The last few years have been extremely challenging for Kentucky’s small family-run dairy producers who are being continuously squeezed out of the market by larger, more intensive operations that are sought after by powerful retail corporations.

Last summer milk price in the state – which has a number of processors – plummeted to a crushing low of just $0.13/L (€0.12/L).

It has been widely reported that more than a dozen small-scale dairy farmers in the region were also dealt a major blow when dairy giant Dean Foods announced its plans to close its processing plant in the state’s largest city, Louisville.

Dean Foods supplies to US multinational retail chain Walmart.

It is understood that the move came about because Walmart decided to build its own processing facility in Indiana where it could work more directly with a limited number of large-scale dairy farms – instead of dealing with a larger number of smaller operators.

While the number of dairy farms in Kentucky stood at approximately 600 at the start of 2018 – milking 100 cows on average; the regional press recently reported that this figure has now dropped to just over 500 farms.

Whole dairy herds have been sold at local stockyards in the region over the last six months.

For Eddie milk price has lifted marginally to $0.38/L (€0.34/L) over recent weeks.

But, his sense of insecurity and uncertainty over the long term future of his farm – which he has manged  since 1982 – remains palpable.

The situation has been compounded by the challenge of breaking into the cheese market.

“I had hoped that we could make some money with the cheese; but it’s so expensive to get it made and packaged and to get it to the buyer that there is not much left over at the end.

“We’ve been doing it six years since we got the grant – but it’s a cost share agreement where you have to spend the money to get half of it back over a three-year period. That’s past now.

Maddie’s Gold

Rachel Wade, marketing manager at Ed-Mar Dairy who looks after the cheese side of the business, expanded on the challenges of diversifying the holding.

When we first got the grant we were already in trouble. But because the last four years have been so tough with liquid milk it hasn’t helped us as we had hoped.

“We just don’t have as much money as we need to put into marketing,” she said.

Ed-Mar Dairy offers several varieties of semi-hard and softer cheeses – the first of which was a double Gloucester cheese named ‘Maddie’s Gold‘ after Eddie’s only daughter.
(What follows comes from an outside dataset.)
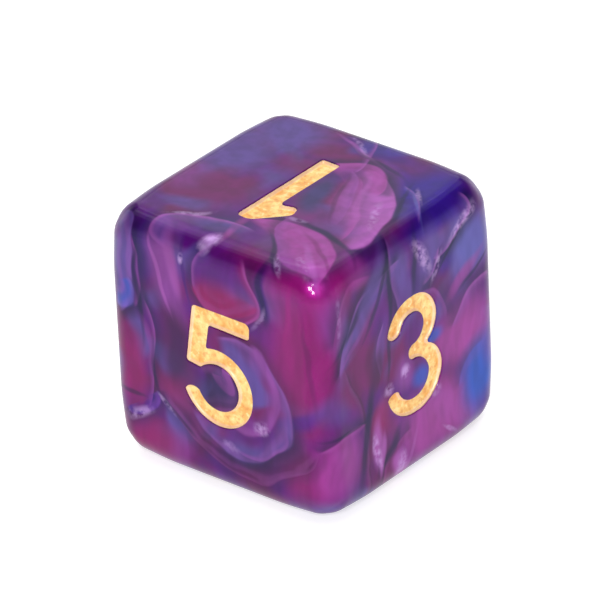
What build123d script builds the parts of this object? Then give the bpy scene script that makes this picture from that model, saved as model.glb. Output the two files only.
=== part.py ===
"""Six-sided die, 16 mm across, with a shallow sunk numeral on each face and gold paint in it.

The die is one moulded resin body.  The paint in each numeral is a separate thin solid that
lies on the floor of its recess.  The die rests on the face marked 6, the face marked 1 is on
top, and opposite faces add up to seven.

Frame: millimetres, +Z up, origin at the centre of the face that the die rests on.
"""
import os
from itertools import product

from build123d import *

# The moulded body
side = 16.0             # across two opposite flat faces
edge_radius = 1.5       # rolling radius along the twelve edges
corner_cut = 2.45       # length of each edge cut away at a corner before the edges are rolled

# The numerals
recess_depth = 0.40     # from the flat face down to the floor of a numeral
paint_thickness = 0.22  # paint on that floor, so its top lies below the face

half = side / 2

# Each face's plane looks outwards, and its y direction is the top of the numeral.
face_planes = {
    "one": Plane(origin=(0, 0, side), x_dir=(-1, 0, 0), z_dir=(0, 0, 1)),
    "two": Plane(origin=(0, half, half), x_dir=(-1, 0, 0), z_dir=(0, 1, 0)),
    "three": Plane(origin=(half, 0, half), x_dir=(0, 1, 0), z_dir=(1, 0, 0)),
    "four": Plane(origin=(-half, 0, half), x_dir=(0, -1, 0), z_dir=(-1, 0, 0)),
    "five": Plane(origin=(0, -half, half), x_dir=(1, 0, 0), z_dir=(0, -1, 0)),
    "six": Plane(origin=(0, 0, 0), x_dir=(1, 0, 0), z_dir=(0, 0, -1)),
}

# Outlines about the face's centre.  A pair of numbers is the next point along a straight run.
# Two pairs are an arc, through the first one to the second one.
outlines = {
    "one": [[
        (-1.45, 2.75), (-0.20, 4.00), ((0.08, 4.18), (0.40, 4.25)), (0.72, 4.22),
        ((1.00, 4.10), (1.10, 3.80)), (1.13, -3.52), ((1.09, -3.62), (1.00, -3.65)),
        (0.02, -3.62), ((-0.14, -3.55), (-0.20, -3.38)), (-0.20, 1.55),
        ((-0.30, 1.78), (-0.55, 1.82)), (-0.98, 1.72), ((-1.36, 1.82), (-1.52, 2.15)),
        ((-1.58, 2.47), (-1.45, 2.75)),
    ]],
    "two": [[
        (-2.28, 1.95), ((-1.62, 3.10), (0.00, 3.70)), ((1.68, 3.12), (2.35, 1.60)),
        ((2.05, 0.45), (1.20, -0.72)), (-0.46, -2.50), ((-0.48, -2.64), (-0.34, -2.70)),
        (2.12, -2.70), ((2.36, -2.82), (2.45, -3.05)), (2.45, -3.40),
        ((2.38, -3.62), (2.18, -3.72)), (-2.05, -3.72), ((-2.33, -3.60), (-2.45, -3.32)),
        ((-2.36, -3.02), (-2.20, -2.76)), (0.45, 0.12), ((1.08, 0.92), (1.28, 1.62)),
        ((0.95, 2.36), (0.00, 2.68)), ((-0.84, 2.38), (-1.20, 1.85)),
        ((-1.75, 1.52), (-2.28, 1.95)),
    ]],
    "three": [[
        (-2.24, 1.95), ((-1.52, 3.08), (0.02, 3.57)), ((1.62, 2.98), (2.22, 1.70)),
        ((2.02, 0.84), (1.42, 0.20)), ((1.37, 0.08), (1.42, -0.04)),
        ((2.25, -0.76), (2.57, -1.75)), ((1.84, -3.32), (0.10, -3.93)),
        ((-1.62, -3.36), (-2.40, -2.12)), ((-1.92, -1.86), (-1.38, -2.02)),
        ((-0.84, -2.74), (0.05, -2.95)), ((1.02, -2.48), (1.35, -1.60)),
        ((0.96, -0.84), (0.14, -0.46)), ((-0.42, 0.02), (0.10, 0.50)),
        ((0.74, 0.86), (1.02, 1.55)), ((0.70, 2.28), (-0.05, 2.52)),
        ((-0.68, 2.34), (-1.04, 1.84)), ((-1.62, 1.52), (-2.24, 1.95)),
    ]],
    "four": [
        [
            (0.35, 3.62), ((0.52, 3.76), (0.75, 3.80)), (1.30, 3.80),
            ((1.54, 3.70), (1.63, 3.45)), (1.63, -0.82), ((1.67, -0.92), (1.77, -0.96)),
            (2.22, -0.96), ((2.46, -1.10), (2.55, -1.35)), (2.55, -1.60),
            ((2.46, -1.86), (2.22, -1.98)), (1.77, -1.98), ((1.67, -2.02), (1.63, -2.12)),
            (1.63, -3.40), ((1.52, -3.66), (1.28, -3.76)), (0.94, -3.76),
            ((0.68, -3.66), (0.58, -3.40)), (0.58, -2.12), ((0.54, -2.02), (0.44, -1.98)),
            (-2.28, -1.98), ((-2.58, -1.86), (-2.70, -1.56)), ((-2.70, -1.28), (-2.58, -1.05)),
            (0.35, 3.62),
        ],
        [
            (0.58, 1.86), (0.58, -0.80), ((0.53, -0.91), (0.42, -0.96)), (-1.20, -0.96),
            ((-1.34, -0.88), (-1.32, -0.72)), (0.34, 1.94), ((0.49, 2.00), (0.58, 1.86)),
        ],
    ],
    "five": [[
        (-1.56, 3.44), ((-1.46, 3.66), (-1.22, 3.75)), (2.30, 3.73),
        ((2.56, 3.63), (2.66, 3.38)), (2.62, 2.90), ((2.54, 2.72), (2.36, 2.65)),
        (-0.22, 2.73), ((-0.32, 2.69), (-0.37, 2.60)), (-0.61, 1.34), ((-0.58, 1.23), (-0.46, 1.19)),
        ((1.92, 0.59), (2.66, -1.19)), ((1.92, -2.98), (0.13, -3.72)),
        ((-1.40, -3.20), (-2.33, -1.98)), ((-1.92, -1.65), (-1.26, -1.76)),
        ((-0.68, -2.44), (0.13, -2.68)), ((1.18, -2.24), (1.62, -1.19)),
        ((1.18, -0.14), (0.13, 0.30)), ((-0.45, 0.18), (-0.98, -0.10)),
        ((-1.08, -0.18), (-1.22, -0.20)), (-1.94, -0.10), ((-2.08, 0.00), (-2.10, 0.15)),
        (-1.56, 3.44),
    ]],
    "six": [
        [
            (1.95, 2.98), ((1.90, 3.44), (1.52, 3.62)), ((-1.45, 2.30), (-2.55, -1.19)),
            ((-1.80, -2.99), (0.00, -3.74)), ((1.80, -2.99), (2.55, -1.19)),
            ((1.80, 0.61), (0.00, 1.36)), ((-0.42, 1.32), (-0.82, 1.22)),
            ((-0.96, 1.27), (-0.92, 1.43)), ((0.05, 2.28), (1.42, 2.66)),
            ((1.78, 2.74), (1.95, 2.98)),
        ],
        [
            (1.50, -1.19), ((1.06, -0.13), (0.00, 0.31)), ((-1.06, -0.13), (-1.50, -1.19)),
            ((-1.06, -2.25), (0.00, -2.69)), ((1.06, -2.25), (1.50, -1.19)),
        ],
    ],
}


def draw_outline(steps):
    """Closed outline of straight runs and arcs, from its first point back to that point."""
    with BuildLine() as outline:
        last = steps[0]
        for step in steps[1:]:
            if isinstance(step[0], tuple):
                ThreePointArc(last, step[0], step[1])
                last = step[1]
            else:
                Line(last, step)
                last = step
    return outline.line


def numeral_sketch(name, depth):
    """The flat shape of a numeral, at a depth below its face."""
    with BuildSketch(face_planes[name].offset(-depth)) as numeral:
        for mode, steps in zip((Mode.ADD, Mode.SUBTRACT), outlines[name]):
            add(draw_outline(steps))
            make_face(mode=mode)
    return numeral.sketch


os.makedirs("parts", exist_ok=True)

# The body is moulded as a block whose corners are rounded a little more than its edges, so each
# corner is cut off flat first, and the cuts are rolled together with the edges.
centre = Vector(0, 0, half)
corner_plane_distance = (3 * half - corner_cut) / 3**0.5
with BuildPart() as body:
    with Locations(centre):
        Box(side, side, side)
    for signs in product((-1, 1), repeat=3):
        outward = Vector(*signs).normalized()
        cut_plane = Plane(origin=centre + outward * corner_plane_distance, z_dir=outward)
        split(bisect_by=cut_plane, keep=Keep.BOTTOM)
    fillet(body.edges(), radius=edge_radius)
    for name in outlines:
        extrude(numeral_sketch(name, recess_depth), amount=recess_depth, mode=Mode.SUBTRACT)
body.part.label = "body"
export_step(body.part, "parts/body.step")

# Each numeral is filled by hand with paint, which settles on the floor of its recess.
for name in outlines:
    with BuildPart() as paint:
        extrude(numeral_sketch(name, recess_depth), amount=paint_thickness)
    paint.part.label = f"numeral_{name}_paint"
    export_step(paint.part, f"parts/numeral_{name}_paint.step")
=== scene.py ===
"""A marbled resin die with gold numerals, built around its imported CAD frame.

Everything is in metres in the CAD frame: +Z up, origin under the middle of the die.
The sections run in the order the die is made: the moulded body, the paint in its numerals,
then the table, lights and camera.
"""

import math

import bpy
import bmesh
import numpy as np
from mathutils import Matrix, Vector
from mathutils.geometry import delaunay_2d_cdt


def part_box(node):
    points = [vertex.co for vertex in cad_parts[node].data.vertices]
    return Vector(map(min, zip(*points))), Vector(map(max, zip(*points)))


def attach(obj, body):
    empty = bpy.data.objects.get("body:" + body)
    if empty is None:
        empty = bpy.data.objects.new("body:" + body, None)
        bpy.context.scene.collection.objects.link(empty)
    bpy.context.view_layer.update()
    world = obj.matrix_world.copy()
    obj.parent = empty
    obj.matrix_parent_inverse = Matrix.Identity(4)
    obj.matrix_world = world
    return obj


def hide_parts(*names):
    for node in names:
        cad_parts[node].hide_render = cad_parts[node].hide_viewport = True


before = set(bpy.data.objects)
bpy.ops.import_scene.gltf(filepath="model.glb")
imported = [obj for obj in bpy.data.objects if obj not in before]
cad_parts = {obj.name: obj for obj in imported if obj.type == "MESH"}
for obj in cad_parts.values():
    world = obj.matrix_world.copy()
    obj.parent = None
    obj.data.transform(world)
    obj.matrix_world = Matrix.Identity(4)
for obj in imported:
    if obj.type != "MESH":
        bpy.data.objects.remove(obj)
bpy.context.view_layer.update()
scene = bpy.context.scene
mm = 0.001


# ---------------------------------------------------------------------------------------------
# Numerals.  The mould has a raised numeral in each side of its cavity, which leaves a recess
# with square walls in the resin.  Both the body and the paint are built on these outlines.
# A pair is the next point along a straight run; two pairs are an arc through the first pair.
# Millimetres about the face's centre, y towards the top of the numeral.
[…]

Other varieties include: a Colby cheddar; a Cotswold cheese; a young Parmesan; and a softer melting cheese.

However, consumer demand is also slow in the region.

“The US is not as adventurous with cheese. What we’ve found with cheese is that everybody says they want the farmer market product – but nobody wants to pay for it.

“Even the restaurants – we would have several of what would be classified as ‘farm-to-table restaurants’ around that say they are niche and that they change their menus by the season.

“But we only have one that really lives it, so that is difficult,” she said.

“We have a distributor [Local Food Connection] which works with local artisan farms and so that helps on the delivery side – but they’ve noticed the same thing, meat and cheese are the first things that restaurants will cut if their budgets are tight,” said Rachel.

The dairy mostly – which partners with another small dairy operation to process the cheese – supplies mostly into the northern Kentucky and downtown Cincinnati market – selling to restaurants, wineries, small butcher shops and small specialty markets.

However, Rachel says American consumers have still a long way to go to understand and appreciate the “gate-to-plate” concept.

“They think they want it until they go to the farmers’ market. It’s like this never-ending cycle, no one in the small foods market is seeing profit,” she said.

Cost of production

Dan Riddell, has been the nutritionist at Ed-Mar Dairy for the last three decades.

Although he visits the farm just once every six weeks, he has played a central role in tightening the cost of production at the enterprise where cows are now milked between 3.5 and 4 times/day using the robotic milker.

He says Eddie is “pretty typical” in terms of what he feeds.

“Corn silage is the basis for most of his cows’ rations. He had been feeding a lot of western alfalfa, but within the last two or three months he has taken that out and taken on some other things because of the economics.

Eddie is trying to do whatever he can – we are trying to be selective in what we do here to reduce his costs and at the same time to maintain production.

“His cows are holding up fairly well, even with cutting out some of these things. He’s on hay, his own corn – an ear corn – most people use shell corn – but he likes ear corn; it’s just easier for him to harvest.

“He also uses soya bean meal and distilled grains because there is plenty of it here in Kentucky with all our bourbon industry.

“We’re balancing for energy, amino acids, fat content, fibre content, the major minerals, the trace minerals, the vitamins – that’s my job,” he said.

No antibiotics or artificial hormones are present in Eddie’s milk or cheese.

Dan regrets to admit that Eddie is part of what’s “disappearing” in the state of Kentucky and throughout the country, that is the small family farm.

The prices are such right now that it’s getting really hard for him to compete.

“For farms of this size to survive they probably have to branch out into other enterprises, but for a lot they just can’t afford to do something like that which to me is sad,” he said.

Political failings

Eddie says there is a lack of political will to protect small holdings.

“The feeling I get from government and legislators is they like cheap food because people like cheap food and bigger farms can make milk cheaper than smaller farms.

Nutritionist Dan Riddell and dairy farmer Eddie Gibson

“That’s the direction we are heading in dairying in the US – it’s all about intensive systems, for years now that is the way it has been going.

“I’m fourth generation farming here and I think there is a pretty good chance I will be the last,” he said.